— DO THIS —
The listing below is to be output in its exact form.

________________________

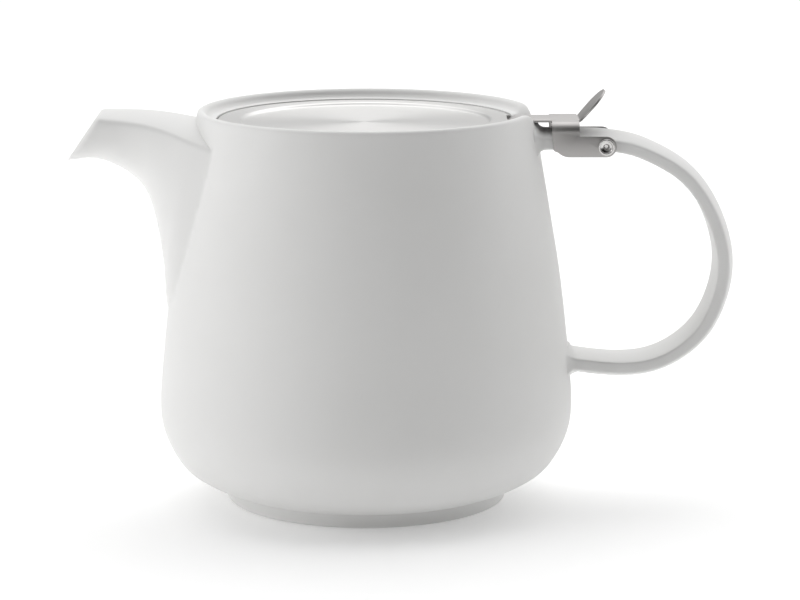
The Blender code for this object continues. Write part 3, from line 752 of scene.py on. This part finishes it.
def make_lever(material):
    """One bent plate: tongue, joggle, arm, plate with two ears, and thumb tab."""
    level = LEVER_TOP - LEVER_SHEET / 2
    ear_y = LEVER_HALF_W - LEVER_SHEET / 2
    side_y = ear_y - LEVER_BEND_R
    corner_y = ARM_HALF_W + ARM_CORNER
    tongue = [(TONGUE_FRONT, 0, TONGUE_Z), (TONGUE_REAR, 0, TONGUE_Z), (TONGUE_REAR, ARM_HALF_W, TONGUE_Z),
              (TONGUE_FRONT + 1.0, ARM_HALF_W, TONGUE_Z), (TONGUE_FRONT + 0.3, ARM_HALF_W - 0.3, TONGUE_Z),
              (TONGUE_FRONT, ARM_HALF_W - 1.0, TONGUE_Z)]
    joggle = [(TONGUE_REAR, 0, TONGUE_Z), (JOGGLE_REAR, 0, level), (JOGGLE_REAR, ARM_HALF_W, level),
              (TONGUE_REAR, ARM_HALF_W, TONGUE_Z)]
    arm = [(JOGGLE_REAR, 0, level), (PLATE_FRONT - 0.6, 0, level), (PLATE_FRONT, 0, level),
           (PLATE_FRONT, corner_y, level), (PLATE_FRONT - 0.15, ARM_HALF_W + 0.12, level),
           (PLATE_FRONT - 0.6, ARM_HALF_W, level), (JOGGLE_REAR, ARM_HALF_W, level)]
    plate = [(PLATE_FRONT, 0, level), (PLATE_REAR, 0, level), (PLATE_REAR, TAB_ROOT_HALF_W, level),
             (PLATE_REAR, side_y, level), (PLATE_FRONT, side_y, level), (PLATE_FRONT, corner_y, level)]
    faces = [tongue, joggle, arm, plate]
    faces += bend_faces(PLATE_FRONT, PLATE_REAR, ear_y, level, LEVER_BEND_R)
    faces.append([(x, ear_y, z) for x, z in ear_outline(level - LEVER_BEND_R)])
    faces += tab_faces(level)
    lever = sheet("steel_lever", faces, LEVER_SHEET)
    boolean(lever, rivet_bore(), "DIFFERENCE")
    smooth(lever, 35)
    return finished(lever, "lid", "hinge_steel", material, "lid_lever")


CLIP_SHEET = 0.6
CLIP_BEND_R = 3.6
CLIP_EYE_R = 3.1
CLIP_FRONT, CLIP_REAR = 65.2, 73.4


def make_clip(material):
    """The saddle over the handle's root, under the lever."""
    front, rear = CLIP_FRONT, CLIP_REAR
    top = CLIP_HIGH.z / MM - CLIP_SHEET / 2
    side = CLIP_HIGH.y / MM - CLIP_SHEET / 2
    flat = side - CLIP_BEND_R
    level = [(front, 0, top), (rear, 0, top), (rear, flat, top), (front, flat, top)]
    outline = [(front, top - CLIP_BEND_R), (rear, top - CLIP_BEND_R), (rear + 1.2, PIN_Z + CLIP_EYE_R)]
    outline += arc((PIN_X, PIN_Z), CLIP_EYE_R, 90, -90, 20)
    outline += [(70.4, PIN_Z - CLIP_EYE_R), (66.2, 124.9), (65.5, 125.2), (front, 125.7)]
    faces = [level, [(x, side, z) for x, z in outline]]
    faces += bend_faces(front, rear, side, top, CLIP_BEND_R)
    clip = sheet("steel_clip", faces, CLIP_SHEET, 0.1)
    boolean(clip, rivet_bore(), "DIFFERENCE")
    smooth(clip, 35)
    return finished(clip, "pot", "hinge_steel", material, "handle_clip")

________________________

— EXPECTED ANSWER —
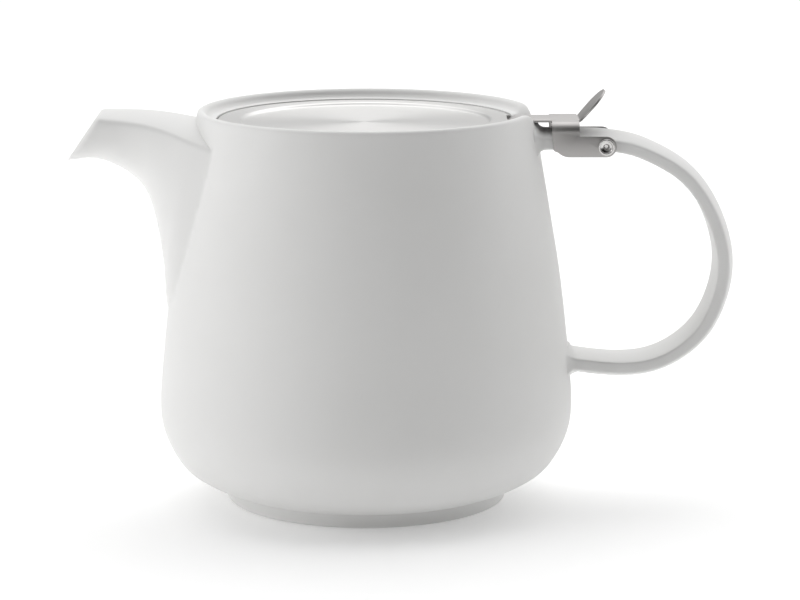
The Blender code for this object continues. Write part 3, from line 752 of scene.py on. This part finishes it.
def make_lever(material):
    """One bent plate: tongue, joggle, arm, plate with two ears, and thumb tab."""
    level = LEVER_TOP - LEVER_SHEET / 2
    ear_y = LEVER_HALF_W - LEVER_SHEET / 2
    side_y = ear_y - LEVER_BEND_R
    corner_y = ARM_HALF_W + ARM_CORNER
    tongue = [(TONGUE_FRONT, 0, TONGUE_Z), (TONGUE_REAR, 0, TONGUE_Z), (TONGUE_REAR, ARM_HALF_W, TONGUE_Z),
              (TONGUE_FRONT + 1.0, ARM_HALF_W, TONGUE_Z), (TONGUE_FRONT + 0.3, ARM_HALF_W - 0.3, TONGUE_Z),
              (TONGUE_FRONT, ARM_HALF_W - 1.0, TONGUE_Z)]
    joggle = [(TONGUE_REAR, 0, TONGUE_Z), (JOGGLE_REAR, 0, level), (JOGGLE_REAR, ARM_HALF_W, level),
              (TONGUE_REAR, ARM_HALF_W, TONGUE_Z)]
    arm = [(JOGGLE_REAR, 0, level), (PLATE_FRONT - 0.6, 0, level), (PLATE_FRONT, 0, level),
           (PLATE_FRONT, corner_y, level), (PLATE_FRONT - 0.15, ARM_HALF_W + 0.12, level),
           (PLATE_FRONT - 0.6, ARM_HALF_W, level), (JOGGLE_REAR, ARM_HALF_W, level)]
    plate = [(PLATE_FRONT, 0, level), (PLATE_REAR, 0, level), (PLATE_REAR, TAB_ROOT_HALF_W, level),
             (PLATE_REAR, side_y, level), (PLATE_FRONT, side_y, level), (PLATE_FRONT, corner_y, level)]
    faces = [tongue, joggle, arm, plate]
    faces += bend_faces(PLATE_FRONT, PLATE_REAR, ear_y, level, LEVER_BEND_R)
    faces.append([(x, ear_y, z) for x, z in ear_outline(level - LEVER_BEND_R)])
    faces += tab_faces(level)
    lever = sheet("steel_lever", faces, LEVER_SHEET)
    boolean(lever, rivet_bore(), "DIFFERENCE")
    smooth(lever, 35)
    return finished(lever, "lid", "hinge_steel", material, "lid_lever")


CLIP_SHEET = 0.6
CLIP_BEND_R = 3.6
CLIP_EYE_R = 3.1
CLIP_FRONT, CLIP_REAR = 65.2, 73.4


def make_clip(material):
    """The saddle over the handle's root, under the lever."""
    front, rear = CLIP_FRONT, CLIP_REAR
    top = CLIP_HIGH.z / MM - CLIP_SHEET / 2
    side = CLIP_HIGH.y / MM - CLIP_SHEET / 2
    flat = side - CLIP_BEND_R
    level = [(front, 0, top), (rear, 0, top), (rear, flat, top), (front, flat, top)]
    outline = [(front, top - CLIP_BEND_R), (rear, top - CLIP_BEND_R), (rear + 1.2, PIN_Z + CLIP_EYE_R)]
    outline += arc((PIN_X, PIN_Z), CLIP_EYE_R, 90, -90, 20)
    outline += [(70.4, PIN_Z - CLIP_EYE_R), (66.2, 124.9), (65.5, 125.2), (front, 125.7)]
    faces = [level, [(x, side, z) for x, z in outline]]
    faces += bend_faces(front, rear, side, top, CLIP_BEND_R)
    clip = sheet("steel_clip", faces, CLIP_SHEET, 0.1)
    boolean(clip, rivet_bore(), "DIFFERENCE")
    smooth(clip, 35)
    return finished(clip, "pot", "hinge_steel", material, "handle_clip")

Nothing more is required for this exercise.